> **Data listing**:

- - - - -

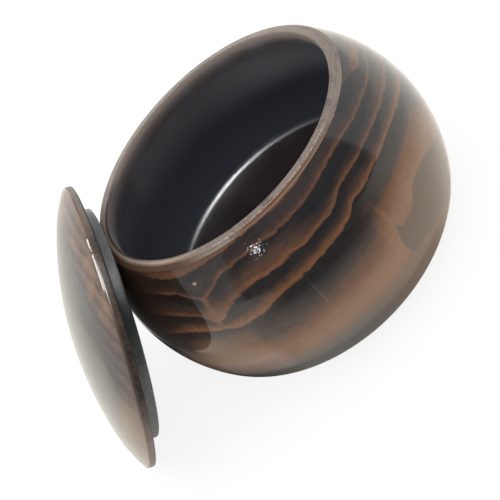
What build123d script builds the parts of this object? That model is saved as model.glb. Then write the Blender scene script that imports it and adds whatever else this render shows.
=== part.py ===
from build123d import *
import os
from math import atan2, cos, radians, sin, sqrt

# A lathe-turned wooden game-stone bowl and its lid. The bowl stands on the floor at Z = 0, on the Z axis.
# The lid has been taken off and stands on its edge on the -X side, leaning against the bowl.
# Every size is in millimetres, and angles are in degrees.

# Bowl, outside
BODY_R = 72.5  # widest radius of the belly
BODY_H = 76.0  # floor to the top of the rim
BELLY_Z = 35.0  # height of the widest ring
LOWER_ARC_R = 64.2  # radius of the outline just below the belly
BASE_ARC_R = 21.0  # radius of the outline where it turns under to the foot

# Bowl, mouth
MOUTH_R = 53.3  # radius of the hole the lid's spigot drops into
RIM_LAND = 4.4  # width of the rim's top, measured outwards from the mouth
RIM_DROP = 0.8  # how far that top falls away towards its outer edge
RIM_EDGE_ROUND = 1.0  # softened outer edge of the rim's top
MOUTH_EDGE_ROUND = 0.45  # softened edge of the mouth

# Bowl, inside
WALL = 6.5  # wood between the belly outside and the hollow
FLOOR_T = 15.5  # wood under the hollow
FLOOR_ROUND = 5.0  # round between the hollow's side and its floor
THROAT_ROUND = 8.0  # softened ring where the mouth opens out into the hollow

# Lid
LID_OVERHANG = 1.2  # the lid's edge stands this far outside the rim
BAND_T = 2.8  # height of the upright band round the lid's edge
SHOULDER_W = 14.6  # width of the steeper ring of the dome, inside the band
SHOULDER_RISE = 6.7  # how far the dome climbs over that ring
CROWN_RISE = 6.6  # how far it climbs from there to the middle
SPIGOT_CLEARANCE = 4.8  # play between the spigot and the mouth, all round
SPIGOT_H = 4.8  # how deep the spigot reaches into the mouth
SPIGOT_END_ROUND = 0.8  # softened free end of the spigot
RING_W = 6.5  # width of the spigot's flat end, round the hollow
HOLLOW_RISE = 1.5  # how far the underside is hollowed at its middle
BAND_EDGE_ROUND = 0.5  # softened edges of the upright band

# Lid, where it stands
LEAN_ANGLE = 35.0  # how far the lid leans back from upright
LEAN_GAP = 0.3  # air between the lid and the bowl where they meet
LEAN_STEP_END = 0.0002  # a last step this small ends the lid's way in to the bowl

# Worked out from the sizes above
RIM_OUTER_R = MOUTH_R + RIM_LAND
RIM_OUTER_Z = BODY_H - RIM_DROP
LID_R = RIM_OUTER_R + LID_OVERHANG
LID_TOP = BAND_T + SHOULDER_RISE + CROWN_RISE
SPIGOT_R = MOUTH_R - SPIGOT_CLEARANCE
HOLLOW_R = SPIGOT_R - RING_W


def arc_radius(reach, rise):
    """Radius of an arc that starts square to its radius and then covers this reach and this rise."""
    return (reach**2 + rise**2) / (2 * rise)


def belly_arc_radius():
    """Radius of the arc that is upright at the belly and passes through the rim's outer edge."""
    return arc_radius(RIM_OUTER_Z - BELLY_Z, BODY_R - RIM_OUTER_R)


def turn_under(side_r, side_arc_r, level, round_r):
    """Where a round that lies on a level line meets a side arc that is upright at the belly's height.

    Returns the point on the level line where the round starts, and the point where it meets the side arc.
    """
    centre_x = side_r - side_arc_r
    between = side_arc_r - round_r
    drop = BELLY_Z - level - round_r
    reach = sqrt(between**2 - drop**2)
    slope = atan2(drop, reach)
    start = (centre_x + reach, level)
    meet = (centre_x + side_arc_r * cos(slope), BELLY_Z - side_arc_r * sin(slope))
    return start, meet


def turned(edges):
    """Solid of revolution about Z of the closed outline that the edges make in the XZ plane."""
    return revolve(Plane.XZ * make_face(edges), axis=Axis.Z)


def rings(solid, radius, height):
    """The circular edges of a turned solid with this radius, at this height."""
    slack = 0.01
    level = solid.edges().filter_by(GeomType.CIRCLE).filter_by_position(Axis.Z, height - slack, height + slack)
    return [edge for edge in level if abs(edge.radius - radius) < slack]


def bowl_outside():
    """Outline of the bowl's outside, from the middle of the foot up to the mouth's edge."""
    foot_edge, base_end = turn_under(BODY_R, LOWER_ARC_R, 0, BASE_ARC_R)
    belly = (BODY_R, BELLY_Z)
    rim_edge = (RIM_OUTER_R, RIM_OUTER_Z)
    foot = Line((0, 0), foot_edge)
    base = TangentArc(foot_edge, base_end, tangent=(1, 0))
    lower = TangentArc(base_end, belly, tangent=base % 1)
    upper = TangentArc(belly, rim_edge, tangent=(0, 1))
    land = Line(rim_edge, (MOUTH_R, BODY_H))
    return [foot, base, lower, upper, land]


def bowl_hollow():
    """Outline of the hollow, from the mouth's edge down and round to the middle of its floor."""
    inside_r = BODY_R - WALL
    throat_arc_r = belly_arc_radius() - WALL
    throat_reach = MOUTH_R - (inside_r - throat_arc_r)
    throat = (MOUTH_R, BELLY_Z + sqrt(throat_arc_r**2 - throat_reach**2))
    belly = (inside_r, BELLY_Z)
    floor_edge, floor_end = turn_under(inside_r, LOWER_ARC_R - WALL, FLOOR_T, FLOOR_ROUND)
    neck = Line((MOUTH_R, BODY_H), throat)
    upper = TangentArc(belly, throat, tangent=(0, 1))
    lower = TangentArc(belly, floor_end, tangent=(0, -1))
    corner = TangentArc(floor_edge, floor_end, tangent=(1, 0))
    floor = Line(floor_edge, (0, FLOOR_T))
    return [neck, upper, lower, corner, floor], throat


def make_bowl():
    """The bowl: a round body, flat under the foot, hollowed out wider than its own mouth."""
    hollow, throat = bowl_hollow()
    core = Line((0, FLOOR_T), (0, 0))
    bowl = turned(bowl_outside() + hollow + [core])
    bowl = fillet(rings(bowl, *throat), THROAT_ROUND)
    bowl = fillet(rings(bowl, RIM_OUTER_R, RIM_OUTER_Z), RIM_EDGE_ROUND)
    return fillet(rings(bowl, MOUTH_R, BODY_H), MOUTH_EDGE_ROUND)


def make_lid():
    """The lid in its own frame: its seat on the rim at Z = 0, the dome above it, the spigot below."""
    shoulder_start = (LID_R - SHOULDER_W, BAND_T + SHOULDER_RISE)
    band_top = (LID_R, BAND_T)
    hollow_edge = (HOLLOW_R, -SPIGOT_H)
    hollow_middle = (0, HOLLOW_RISE - SPIGOT_H)
    crown = TangentArc((0, LID_TOP), shoulder_start, tangent=(1, 0))
    shoulder = TangentArc(shoulder_start, band_top, tangent=crown % 1)
    side = Polyline(band_top, (LID_R, 0), (SPIGOT_R, 0), (SPIGOT_R, -SPIGOT_H), hollow_edge)
    hollow = TangentArc(hollow_middle, hollow_edge, tangent=(1, 0))
    core = Line(hollow_middle, (0, LID_TOP))
    lid = turned([crown, shoulder, hollow, core] + side.edges())
    lid = fillet(rings(lid, SPIGOT_R, -SPIGOT_H), SPIGOT_END_ROUND)
    return fillet(rings(lid, LID_R, BAND_T) + rings(lid, LID_R, 0), BAND_EDGE_ROUND)


def lean_lid(lid, bowl):
    """The lid stood on its edge on the floor, leaning on the bowl with LEAN_GAP left between the two.

    Both pieces are turned, so they come nearest to each other in the plane of the lean. There the lid's
    section, stood far out, moves in by the distance left between the two sections until LEAN_GAP is left.
    """
    lean = radians(LEAN_ANGLE)
    dome_way = (-cos(lean), 0, sin(lean))
    up_slope = (sin(lean), 0, cos(lean))
    height = (LID_R - BAND_EDGE_ROUND) * cos(lean) - BAND_EDGE_ROUND * sin(lean) + BAND_EDGE_ROUND
    bowl_section = section(bowl, section_by=Plane.XZ)
    lid_section = section(lid, section_by=Plane.XZ)
    out = 2 * (BODY_R + LID_R)
    left = out
    while left > LEAN_STEP_END:
        stand = Plane(origin=(-out, 0, height), x_dir=up_slope, z_dir=dome_way)
        left = (stand.location * lid_section).distance_to(bowl_section) - LEAN_GAP
        out -= left
    print(f"lid's seat: middle {out:.3f} out along -X and {height:.3f} up")
    return Plane(origin=(-out, 0, height), x_dir=up_slope, z_dir=dome_way).location * lid


bowl = make_bowl()
lid = lean_lid(make_lid(), bowl)
print(f"gap between lid and bowl {lid.distance_to(bowl):.3f}")

os.makedirs("parts", exist_ok=True)
for name, solid in {"bowl": bowl, "lid": lid}.items():
    export_step(solid, f"parts/{name}.step")
    box = solid.bounding_box()
    print(name, "volume", round(solid.volume), "from", box.min, "to", box.max)
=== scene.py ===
"""A lathe-turned bowl for game stones and its domed lid, in dark stained wood under gloss lacquer."""

from math import atan2, cos, pi, radians, sin, sqrt

import bpy
import numpy as np
from bpy.props import FloatProperty, FloatVectorProperty, IntProperty, PointerProperty
from mathutils import Matrix, Vector


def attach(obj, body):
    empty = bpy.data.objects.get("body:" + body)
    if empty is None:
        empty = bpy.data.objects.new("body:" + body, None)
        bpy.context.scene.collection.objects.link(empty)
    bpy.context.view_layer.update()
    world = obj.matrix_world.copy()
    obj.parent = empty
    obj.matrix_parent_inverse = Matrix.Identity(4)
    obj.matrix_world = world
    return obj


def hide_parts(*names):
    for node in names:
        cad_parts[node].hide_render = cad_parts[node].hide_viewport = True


bl_info = {
    "name": "Turned Stone Bowl",
    "version": (1, 0, 0),
    "blender": (4, 5, 0),
    "location": "View3D > Sidebar > Stone Bowl",
    "description": "Builds a turned bowl for game stones, the lid that leans on it, and a small studio",
    "category": "Add Mesh",
}

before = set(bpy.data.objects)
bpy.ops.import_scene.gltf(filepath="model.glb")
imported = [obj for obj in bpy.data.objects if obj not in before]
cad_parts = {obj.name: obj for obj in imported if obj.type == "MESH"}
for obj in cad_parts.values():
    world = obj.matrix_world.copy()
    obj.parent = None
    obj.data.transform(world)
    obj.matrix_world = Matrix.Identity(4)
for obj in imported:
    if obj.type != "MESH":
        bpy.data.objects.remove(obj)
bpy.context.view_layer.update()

# A millimetre in metres.
MM = 0.001


class BowlShape(bpy.types.PropertyGroup):
    """Sizes of the bowl's outline, as it is turned."""

    belly_radius: FloatProperty(
        name="Belly Radius", description="Widest radius of the body", default=0.0725, unit="LENGTH"
    )
    height: FloatProperty(
        name="Height", description="Floor to the top of the rim", default=0.076, unit="LENGTH"
    )
    belly_height: FloatProperty(
        name="Belly Height", description="Height of the widest ring", default=0.035, unit="LENGTH"
    )
    lower_arc: FloatProperty(
        name="Lower Arc", description="Radius of the outline below the belly", default=0.0642, unit="LENGTH"
    )
    base_arc: FloatProperty(
        name="Base Arc", description="Radius of the outline as it turns under", default=0.021, unit="LENGTH"
    )
    mouth_radius: FloatProperty(
        name="Mouth Radius", description="Radius of the hole", default=0.0533, unit="LENGTH"
    )
    land_width: FloatProperty(
        name="Land Width", description="Width of the rim's top", default=0.0044, unit="LENGTH"
    )
    land_drop: FloatProperty(
        name="Land Drop", description="Fall of the rim's top to its outer edge", default=0.0008, unit="LENGTH"
    )
    land_round: FloatProperty(
        name="Land Round", description="Softened outer edge of the rim", default=0.001, unit="LENGTH"
    )
    mouth_round: FloatProperty(
        name="Mouth Round", description="Softened edge of the mouth", default=0.00045, unit="LENGTH"
    )
    throat_round: FloatProperty(
        name="Throat Round", description="Softened ring under the mouth", default=0.008, unit="LENGTH"
    )
    wall: FloatProperty(
        name="Wall", description="Wood between the outside and the hollow", default=0.0065, unit="LENGTH"
    )
    floor: FloatProperty(name="Floor", description="Wood under the hollow", default=0.0155, unit="LENGTH")
    floor_round: FloatProperty(
        name="Floor Round", description="Round between its side and its floor", default=0.005, unit="LENGTH"
    )
    segments: IntProperty(name="Segments", description="Facets round the bowl", default=384, min=24)


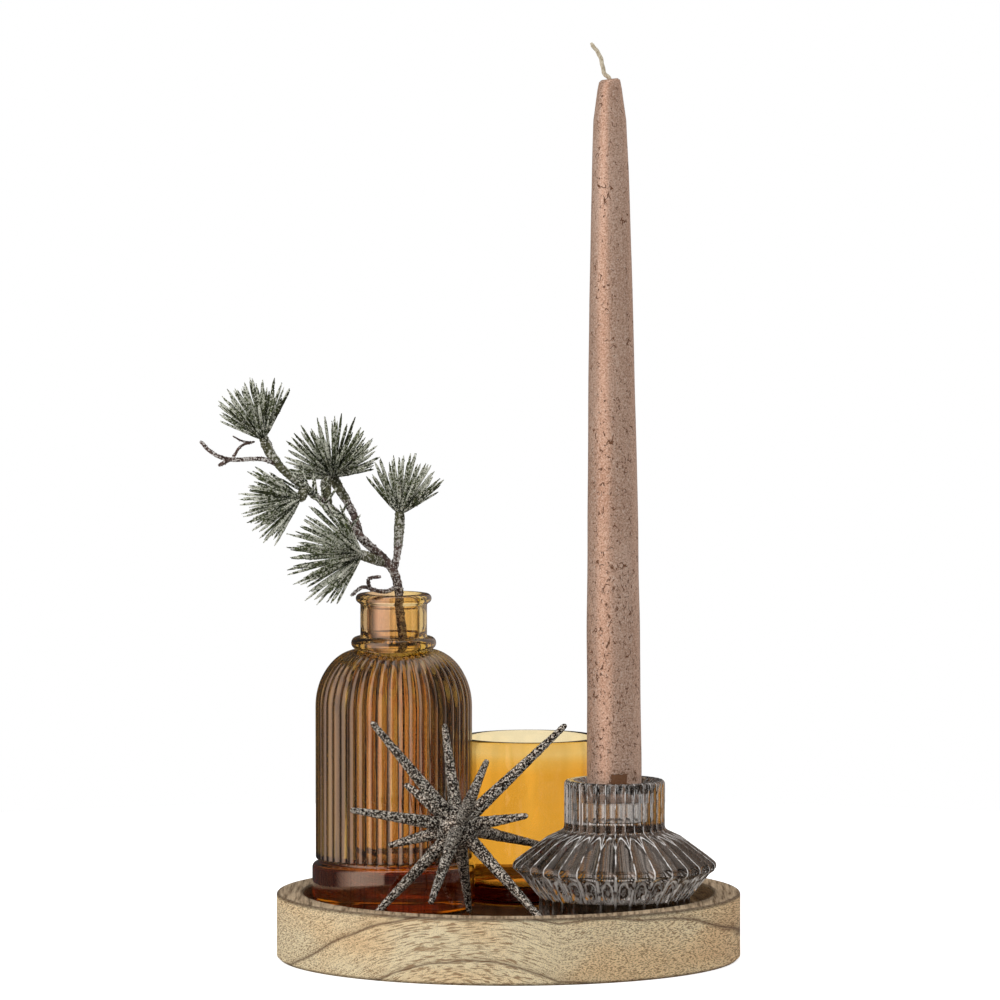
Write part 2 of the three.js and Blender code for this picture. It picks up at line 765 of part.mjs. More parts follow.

- - - - -

> **Task details**:
Which lines above run from the one containing "bowl = make_bowl()" down to the one containing "imported = [obj"? Repeat exactly those, both ends included, and nothing else.

> **Full response**:
bowl = make_bowl()
lid = lean_lid(make_lid(), bowl)
print(f"gap between lid and bowl {lid.distance_to(bowl):.3f}")

os.makedirs("parts", exist_ok=True)
for name, solid in {"bowl": bowl, "lid": lid}.items():
    export_step(solid, f"parts/{name}.step")
    box = solid.bounding_box()
    print(name, "volume", round(solid.volume), "from", box.min, "to", box.max)
=== scene.py ===
"""A lathe-turned bowl for game stones and its domed lid, in dark stained wood under gloss lacquer."""

from math import atan2, cos, pi, radians, sin, sqrt

import bpy
import numpy as np
from bpy.props import FloatProperty, FloatVectorProperty, IntProperty, PointerProperty
from mathutils import Matrix, Vector


def attach(obj, body):
    empty = bpy.data.objects.get("body:" + body)
    if empty is None:
        empty = bpy.data.objects.new("body:" + body, None)
        bpy.context.scene.collection.objects.link(empty)
    bpy.context.view_layer.update()
    world = obj.matrix_world.copy()
    obj.parent = empty
    obj.matrix_parent_inverse = Matrix.Identity(4)
    obj.matrix_world = world
    return obj


def hide_parts(*names):
    for node in names:
        cad_parts[node].hide_render = cad_parts[node].hide_viewport = True


bl_info = {
    "name": "Turned Stone Bowl",
    "version": (1, 0, 0),
    "blender": (4, 5, 0),
    "location": "View3D > Sidebar > Stone Bowl",
    "description": "Builds a turned bowl for game stones, the lid that leans on it, and a small studio",
    "category": "Add Mesh",
}

before = set(bpy.data.objects)
bpy.ops.import_scene.gltf(filepath="model.glb")
imported = [obj for obj in bpy.data.objects if obj not in before]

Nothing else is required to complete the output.